On July 4th, Celebrate America, But Don’t Worship It

On July 4th, Celebrate America, But Don’t Worship It July 3, 2013

Image: JD Hancock via Flickr (CC BY 2.0).

On July 4th, Americans will wave our flags proudly, belt out our national songs triumphantly, and consume our barbecue and lemonade a little too freely. Why? Because we live in America, the best nation this planet has had the privilege to host. I’m grateful to be an American, and I enjoy the many freedoms and benefits that come with my citizenship. Nonetheless, our nation’s history has a track record for taking patriotism beyond gratitude and into nationalist idolatry. Many Americans through the years have harvested a superiority complex—a mentality and posture that has been harmful to our country and others. Patting our backs for our supreme eminence is not how we should be celebrating this holiday.

The belief that a nation singularly surpasses the standard and therefore must lead the world in politics, economics, culture, morality etc. is called exceptionalism. In our country, this mindset extends all the way back to our early settlers: the Puritans. You think America has got it great today? You should’ve seen it 400 years ago. It was paradise—no King, no Catholics, no Anglicans, no Baptists, and almost no sinners.

In 1630, John Winthrop (1588-1649), a Cambridge educated Puritan, led 700 intrepid souls across the Atlantic on the Arabella in hopes of establishing a “city set on a hill.” Winthrop became the governor of the Massachusetts Bay Colony, where he enforced standards of holiness on all the citizens. They left England in order to escape the worsening morals in government, the church, and society and lead righteous lives for the world to observe and imitate. Winthrop voices this mission in a tract he wrote on board the ship titled, “A Model of Christian Charity”:

For we must consider that we shall be as a city upon a hill. The eyes of all people are upon us. So that if we shall deal falsely with our God in this work we have undertaken, and so cause Him to withdraw His present help from us, we shall be made a story and a by-word through the world.

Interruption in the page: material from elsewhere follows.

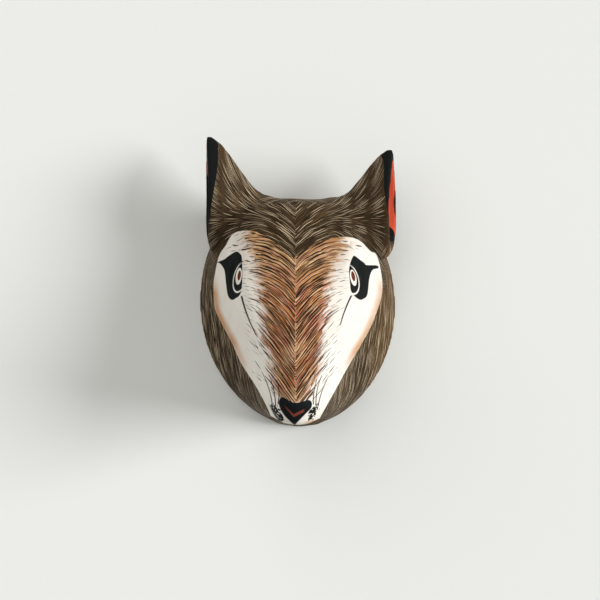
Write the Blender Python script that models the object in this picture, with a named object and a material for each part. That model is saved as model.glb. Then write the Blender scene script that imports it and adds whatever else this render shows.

In other words: “No pressure guys, but you better not ruin this opportunity to maintain an angelic society that will save the world by its example.” If Winthrop were here today to see how his American project turned out, would he consider it a success? Not likely. He would probably gather another saintly cohort and set up a holy utopia elsewhere for modern day America to observe and emulate.

For more on why American exceptionalism is theologically flawed, see: “Humble Yourselves and Repent and God may–or may not–Heal Our Land

I sympathize with how serious Winthrop took his holiness before God and his genuine good will for others, desiring “to improve our lives to do more service to the Lord . . . that ourselves and posterity may be the better preserved from the common corruptions of this evil world.” However, even though his aim in separating from the corruptions of society was honorable, it was sorely misguided. As historian Edmund S. Morgan has pointed out, Winthrop failed to reconcile his exceptionalism with a central Puritan belief: original sin. As long as humans shape societies, there will be corruption, hurt, and moral failure. No human or society can claim inherent superiority over others, not even America .

Well, on that gloomy note, have a great Fourth of July!

Seriously, enjoy the holiday and celebrate all the great things that America stands for. But also take some time to reflect on the common humanity that we share with the rest of the world, and remember that we are no better than anyone else. The goal of the world is not to become like the America of today or of 400 years ago, but to be recreated anew into the Kingdom of God where true liberty and righteousness reign forever.